Skip to main content


Hello! If you’ve been looking for cheese and landed here, The Cheese Ark is essentially a result of a decade’s worth of travelling and experiences that I, Ai Ming Syu, have had.

The short of it is, life led me to old school, authentic European cheeses and that led me to you.

In the early 2000s, l followed, I suppose, what could be called a buried compass, and started working on small holding farms in Italy, making real and traditional cheeses.

When I tasted the handmade cheeses that came out of these farms, I discovered a completely new taste spectrum to cheese. On taste alone, it made absolutely clear what real cheese was supposed to be like. It also instantaneously declassified everything else that was labelled ‘cheese’ in the stores.

Since then, I’ve worked in many more similar farms and hunted down many more cheeses, for no good reason other than the pleasure of eating real, authentic cheeses. Except that every time I was blown away by what I was eating, it felt like a real shame for me to be the only one enjoying it.

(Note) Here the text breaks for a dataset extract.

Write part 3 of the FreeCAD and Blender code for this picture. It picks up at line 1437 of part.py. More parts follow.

I thought everyone should have access to it, everyone should know what real cheese is about, and no one should have to settle for anything less than real.

So here we are, bringing in all the great cheeses I’ve hunted down for myself all these years, telling you about the actual cheesemakers who make them, the farms they live in, and why all these lead to the cheese being great.

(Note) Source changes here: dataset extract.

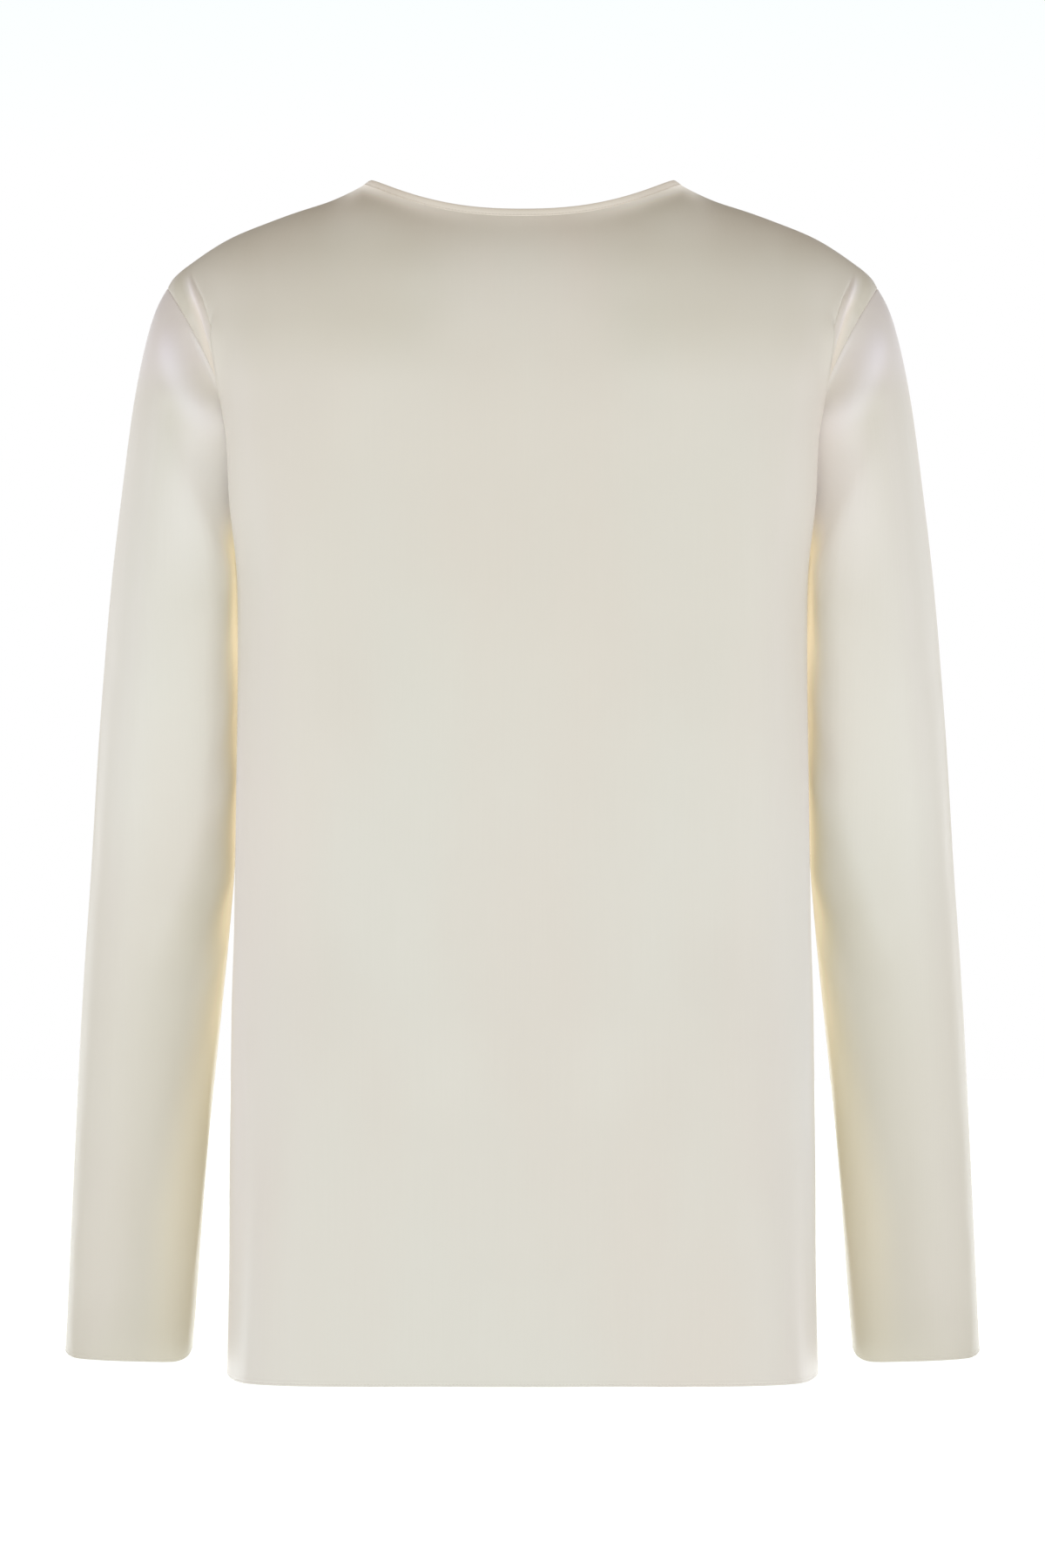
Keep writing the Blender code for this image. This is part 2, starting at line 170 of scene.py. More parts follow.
floor = bpy.data.objects.new("floor", disc_mesh("floor", FLOOR_RADIUS, FLOOR_Z))
bpy.context.scene.collection.objects.link(floor)
floor_paint, floor_tree, floor_shader = new_material("pale_floor")
set_sockets(floor_shader, FLOOR_LOOK)
floor_place = add_node(floor_tree, "ShaderNodeTexCoord")
floor_far = add_node(floor_tree, "ShaderNodeVectorMath", operation="LENGTH")
floor_tree.links.new(floor_place.outputs["Object"], floor_far.inputs[0])
floor_tree.links.new(value_range(floor_tree, floor_far.outputs["Value"], *FLOOR_GLOW),
                     floor_shader.inputs["Emission Strength"])
floor.data.materials.append(floor_paint)
bpy.context.scene.world = tent_world()
for name, place, size, watts, colour in LAMPS:
    data = bpy.data.lights.new(name, "AREA")
    data.shape = "RECTANGLE"
    data.size, data.size_y = size
    data.energy = watts
    data.color = colour
    lamp = bpy.data.objects.new(name, data)
    lamp.location = place
    lamp.visible_camera = False
    away = np.array(place) - np.array(AIM)
    lamp.rotation_euler = (math.atan2(math.hypot(away[0], away[1]), away[2]), 0.0,
                           math.atan2(away[0], -away[1]))
    bpy.context.scene.collection.objects.link(lamp)
bpy.context.scene.view_settings.view_transform = "Standard"
print("lamps", len(LAMPS), "floor at %.2f m" % FLOOR_Z)

# %% [markdown]
# ## Curves
#
# All the shapes here come from a few tables of sizes and small functions: a smooth curve through given
# values, even steps along a curve, a soft step, a window of two such steps and a soft bump. They work on
# whole arrays at once. Sizes are in millimetres up to the moment when a mesh is made.

# %% Curve helpers


def column(table, names, name):
    """One named column of a table as an array."""
    return np.array([row[names.index(name)] for row in table], float)


def smooth_through(knots, values, at):
    """Natural cubic spline: the curve through the values whose bending is zero at both ends."""
    knots = np.asarray(knots, float)
    values = np.asarray(values, float)
    shape = (-1,) + (1,) * (values.ndim - 1)
    step = np.diff(knots)
    slope = np.diff(values, axis=0) / step.reshape(shape)
    size = len(knots)
    system = np.eye(size)
    bend = np.zeros_like(values)
    for i in range(1, size - 1):
        system[i, i - 1:i + 2] = step[i - 1], 2 * (step[i - 1] + step[i]), step[i]
        bend[i] = 6 * (slope[i] - slope[i - 1])
    second = np.linalg.solve(system, bend.reshape(size, -1)).reshape(values.shape)
    at = np.asarray(at, float)
    i = np.clip(np.searchsorted(knots, at) - 1, 0, size - 2)
    h = step[i].reshape(shape)
    a = (knots[i + 1] - at).reshape(shape) / h
    b = 1 - a
    return (a * values[i] + b * values[i + 1]
            + ((a ** 3 - a) * second[i] + (b ** 3 - b) * second[i + 1]) * h ** 2 / 6)


def cell_lengths(grid, axis):
    """Distance of every point of a grid from its first row (axis 0) or column (axis 1), along the cloth."""
    step = np.linalg.norm(np.diff(grid, axis=axis), axis=-1)
    zero = np.zeros_like(np.take(step, [0], axis))
    return np.concatenate((zero, np.cumsum(step, axis=axis)), axis=axis)


def lengths(points):
    """Distance along a polyline from its first point to each point."""
    return cell_lengths(points, 0)


def points_at(at, known, points):
    """Points at the given places of a polyline, from the known places of its own points."""
    return np.stack([np.interp(at, known, points[:, k]) for k in range(points.shape[1])], 1)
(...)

The reason why I’ve spent a lot of time travelling and hunting down cheeses early on is because traditional cheesemakers with tiny cheese farms (think a husband and wife team, added by one or two extra help to cut grass or build sheds whenever needed) are a dying trade.

Factories are churning out more and more commercial cheeses marketed cleverly with all the artisanal visual cues – meadows, happy cows, complete with log cabin on a field. Together with lower prices and a wider distribution network, these are all things which small farmstead cheesemakers are unable to compete with. Also, as the world moves ahead with packaged consistency and longer shelf life, it creates less of a place for these variable handmade crafts.

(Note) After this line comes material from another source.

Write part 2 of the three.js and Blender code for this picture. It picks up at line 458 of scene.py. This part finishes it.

Each year, many of these old guards are forced to close and their cheeses disappear along with it. Now is the time to eat these cheeses. No one can be sure of their existence in the near or far future.

We’re called The Cheese Ark because we gather these cheeses as much as we can, whilst we can. By eating them, we will all contribute to their dying economy and prolong their existence. Business-wise, this seemed the most appropriate name for us. But really, if you are eating cheeses from us, you are as much a part of The Cheese Ark as we are.